Ryanne Harper
Reading Recap: January Edition

I participate in the Goodreads Book Challenge every year. My goal for 2021 is 52 books. I really love the idea of reading a book a week and, while I normally crush the goal, January was a bit of a bust. I officially got the Covid. I tested positive on January 9th and, honestly, have no memory of the entire following week. Covid is weird, y'all. While my case was, thankfully, very mild, I'm left with the memory of that guy from Memento and the sleeping habits of an elderly house cat. The brain fog and fatigue are real. Very, very real. I also haven't been hungry since January 7th. I mean, when I remember to, I'm eating. I just have no interest in food, which is a major change for me. I'm normally very interested in food. So, not only did Covid wreck my appetite, it did a real number on my reading schedule. I managed to read four books this month and only kind of remember some of them. So, here goes, the vaguest book review blog of all time. First up, The Need.
The Need, Helen Phillips
2 martinis
I chose this Helen Phillips book because I was intrigued by the cover and I was trying to make the most of my $25 BAM gift card. I love the plants on that black background. Dope cover, mediocre book. It had a lot of potential; it's kind of scary, there's a whole alternate dimension storyline where God is a woman. But it kind of went nowhere. I know that because I read that other people on Goodreads said so. Again, this memory is foggy at best. But the cover is great!
Lovers and Writers, Lily King
3 martinis
I read this one with my ears while lying in bed. I set the sleep timer because it was inevitable that I would fall asleep and miss something. Despite that, I still missed something. It was the interest in the book itself. The main character was a bit tedious. She lamented over a lost love and then we learn that she knew the guy for about 72 hours. After that, she kind of bugged me. It isn't a bad book and, had I had more of my faculties, I may have enjoyed it more. I told you this post would be vague and kind of terrible.

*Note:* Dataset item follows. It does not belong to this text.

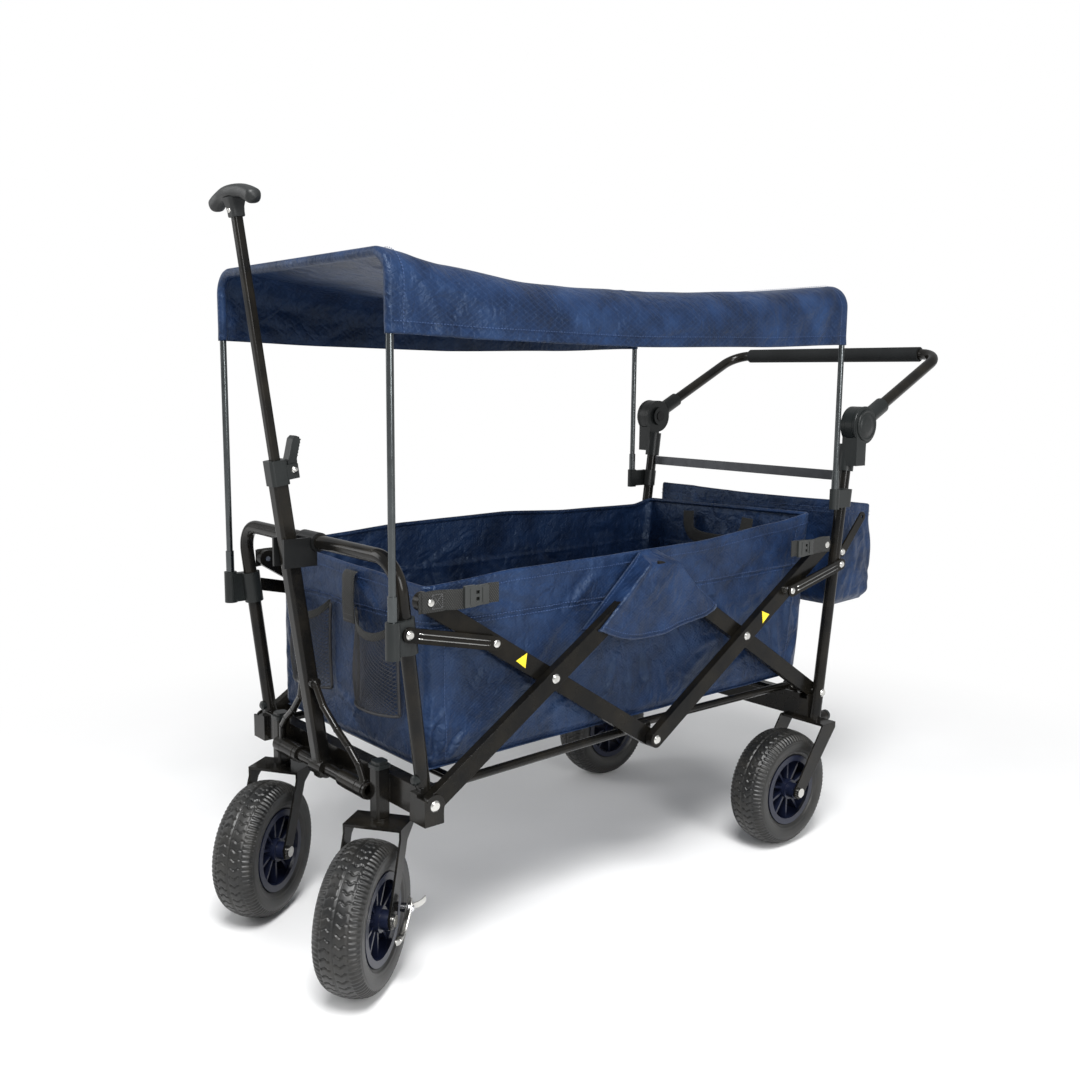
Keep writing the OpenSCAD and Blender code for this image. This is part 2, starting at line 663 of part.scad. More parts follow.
translate([0, shift_y, 0]) rear_frame();
translate([0, shift_y, 0]) rear_caps();
translate([0, shift_y, 0]) rear_sockets();
translate([0, shift_y, 0]) rear_cross_strap();
translate([0, shift_y, 0]) rear_frame_pins();
translate([0, shift_y, 0]) rear_axles();
translate([0, shift_y, 0]) rear_tyre_right();
translate([0, shift_y, 0]) rear_rim_right();
translate([0, shift_y, 0]) rear_tyre_left();
translate([0, shift_y, 0]) rear_rim_left();
translate([0, shift_y, 0]) basket_arms();
translate([0, shift_y, 0]) rear_basket();
translate([0, shift_y, 0]) hub_shells();
translate([0, shift_y, 0]) push_hubs();
translate([0, shift_y, 0]) push_tube();
translate([0, shift_y, 0]) push_grip();
translate([0, shift_y, 0]) release_button_right();
translate([0, shift_y, 0]) release_button_left();
translate([0, shift_y, 0]) caster_fork_right();
translate([0, shift_y, 0]) caster_fork_left();
translate([0, shift_y, 0]) front_axle_right();
translate([0, shift_y, 0]) front_axle_left();
translate([0, shift_y, 0]) front_tyre_right();
translate([0, shift_y, 0]) front_rim_right();
translate([0, shift_y, 0]) front_tyre_left();
translate([0, shift_y, 0]) front_rim_left();
translate([0, shift_y, 0]) brake_right();
translate([0, shift_y, 0]) brake_left();
translate([0, shift_y, 0]) handle_tube();
translate([0, shift_y, 0]) handle_arch();
translate([0, shift_y, 0]) handle_collar();
translate([0, shift_y, 0]) handle_slider();
translate([0, shift_y, 0]) handle_grip();
translate([0, shift_y, 0]) cam_lever();
translate([0, shift_y, 0]) tub_fabric();
translate([0, shift_y, 0]) front_pockets();
translate([0, shift_y, 0]) side_flaps();
translate([0, shift_y, 0]) side_straps();
translate([0, shift_y, 0]) strap_buckles();
translate([0, shift_y, 0]) canopy_fabric();
translate([0, shift_y, 0]) front_bow();
translate([0, shift_y, 0]) rear_bow();
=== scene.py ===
import bpy, math
from mathutils import Vector, Matrix, noise

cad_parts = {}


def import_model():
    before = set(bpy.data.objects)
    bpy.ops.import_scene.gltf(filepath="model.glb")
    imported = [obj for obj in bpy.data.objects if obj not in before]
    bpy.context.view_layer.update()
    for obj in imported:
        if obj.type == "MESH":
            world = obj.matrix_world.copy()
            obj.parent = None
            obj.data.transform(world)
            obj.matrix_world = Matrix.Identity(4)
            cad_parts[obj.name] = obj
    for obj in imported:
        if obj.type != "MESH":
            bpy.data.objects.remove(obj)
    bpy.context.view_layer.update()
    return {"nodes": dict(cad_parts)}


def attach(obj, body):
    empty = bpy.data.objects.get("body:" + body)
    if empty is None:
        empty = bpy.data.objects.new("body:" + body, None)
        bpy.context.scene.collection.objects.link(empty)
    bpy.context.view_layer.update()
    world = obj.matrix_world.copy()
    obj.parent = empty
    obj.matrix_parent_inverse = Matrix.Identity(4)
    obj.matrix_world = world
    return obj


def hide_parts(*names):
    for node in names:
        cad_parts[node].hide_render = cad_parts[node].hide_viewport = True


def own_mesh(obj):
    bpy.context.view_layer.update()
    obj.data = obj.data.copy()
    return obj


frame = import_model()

NODES = frame["nodes"]
SY = -0.0847          # the row frame's shift along Y
sin, cos, pi, rad = math.sin, math.cos, math.pi, math.radians


def M(x, y, z):
    """millimetres in the wagon's own layout to metres in the row frame"""
    return Vector((x / 1000.0, y / 1000.0 + SY, z / 1000.0))


# ------------------------------------------------------------------ materials
def new_mat(name):
    m = bpy.data.materials.new(name)
    m.use_nodes = True
    nt = m.node_tree
    nt.nodes.clear()
    out = nt.nodes.new("ShaderNodeOutputMaterial")
    p = nt.nodes.new("ShaderNodeBsdfPrincipled")
    nt.links.new(p.outputs[0], out.inputs[0])
    return m, nt, p


def N(nt, kind, **props):
    n = nt.nodes.new(kind)
    for k, v in props.items():
        if k.startswith("i_"):
            n.inputs[k[2:].replace("_", " ")].default_value = v
        else:
            setattr(n, k, v)
    return n


def coords(nt, scale=(1, 1, 1), rot=(0, 0, 0)):
    tc = N(nt, "ShaderNodeTexCoord")
    mp = N(nt, "ShaderNodeMapping")
    mp.inputs["Scale"].default_value = scale
    mp.inputs["Rotation"].default_value = rot
    nt.links.new(tc.outputs["Object"], mp.inputs["Vector"])
    return mp.outputs[0]


def noise_tex(nt, vec, scale, detail=3.0, rough=0.5):
    n = N(nt, "ShaderNodeTexNoise")
    n.inputs["Scale"].default_value = scale
    n.inputs["Detail"].default_value = detail
    n.inputs["Roughness"].default_value = rough
    nt.links.new(vec, n.inputs["Vector"])
    return n.outputs["Fac"]


def ramp(nt, fac, stops):
    r = N(nt, "ShaderNodeValToRGB")
    e = r.color_ramp.elements
    e[0].position, e[0].color = stops[0][0], (*stops[0][1], 1)
    e[1].position, e[1].color = stops[-1][0], (*stops[-1][1], 1)
    for pos, col in stops[1:-1]:
        k = e.new(pos)
        k.color = (*col, 1)
    nt.links.new(fac, r.inputs[0])
    return r.outputs[0]


def math_n(nt, op, a, b=None, c=None):
    n = N(nt, "ShaderNodeMath", operation=op)
    for i, v in enumerate((a, b, c)):
        if v is None:
            continue
        if isinstance(v, (int, float)):
            n.inputs[i].default_value = v
        else:
            nt.links.new(v, n.inputs[i])
    return n.outputs[0]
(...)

Game of Thrones, George R.R. Martin
4 martinis
I totally abandoned the idea of taking in new material. I've watched the show a few times and heard it followed the books closely. This foreknowledge was a relief to my addled brain. Finally! I kind of knew what was happening.
Water for Elephants, Sara Gruen
4 martinis
Elephants is a reread for me. It really has helped get me back in the habit of reading to read something I'm already familiar with. And I freakin' love Rosie. All elephants are amazing, every one of them, but Rosie is the best. Plus, we get a healthy dose of that carnival lingo I'm so fond of. I really want a job that has its own language. Like, I want people to be utterly confused when I tell them what I do rather than just bored. That's it, I'm starting accounting slang.
And that's it. That's all I managed to read this month. I'm one of those people who always have to be doing something. I had many plans for January. I was going to plot the next Perry book (Don't have the first one? Grab it here.), get ahead of my homework - oh, so, starting school while in the midst of a Covid fever is SUPER fun, I'd planned on doing some Lynx & LeRoux work, and I had a goal to do yoga every single day. Y'all, not one of those things happened. And that's okay. My brain has cleared, my fatigue is mostly gone; I'll be able to do some of those things in February. I'm having some post-Covid heart rate issues, so I'm cutting myself some slack on exercising. Yoga will be there when I'm ready for it. I guess that's been the hardest thing about having Covid. I'm a straight up control freak. Covid cares not one iota for your plans or goals. It just completely wrecks your body and leaves you functioning at half capacity for weeks. And that's if you're lucky. So, I'm going to be kind to myself, do what I can, and continue to wash my hands (guys, we should have been doing this the whole time), socially distance, and try to take care of those around me even if they seem content to not take care of themselves.